While you may think your trigger is too heavy, it may be that your fingers aren’t quite strong enough, and you need to develop some finger and hand strength.
Investing in both training and range/practice time will develop this reasonably quickly, and from there, you can determine whether you still need to have the trigger adjusted.
- Trigger pull mechanics.
The actual technique used in pulling the trigger also affects your accuracy. Combined with the strength training, learning and practicing proper technique would also be an excellent place to start BEFORE you look at the mechanical options above.
You can accurately determine whether your trigger pull needs adjustment based on the weapons intended use when you have good mechanics.
Firing the gun safely and accurately is paramount in any situation, and as such, the importance of the trigger pull weight and the trigger technique go hand in hand.
Take the time to get to know your gun, how the trigger feels, and invest in training for good techniques, strength, and mechanics when it engages the sear.

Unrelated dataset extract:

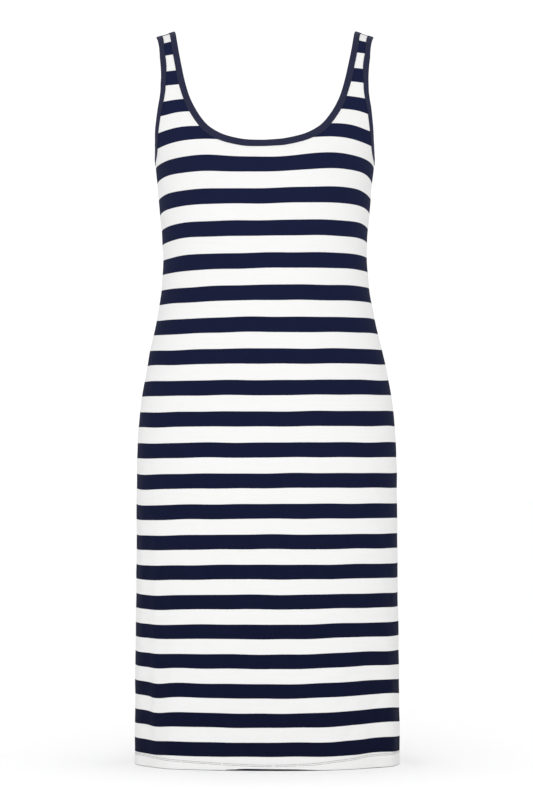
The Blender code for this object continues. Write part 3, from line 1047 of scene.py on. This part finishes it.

Since your gun may save your life or another’s, it would be very wise to have an intimate proper knowledge of your weapon’s most crucial action.
The steps above will help you achieve this and lead to many years of safe and accurate shooting.
Lastly, be very clear about what you will use your gun for, as this will significantly influence the trigger pull weight you need.
It’s a case of horses for courses here, folks!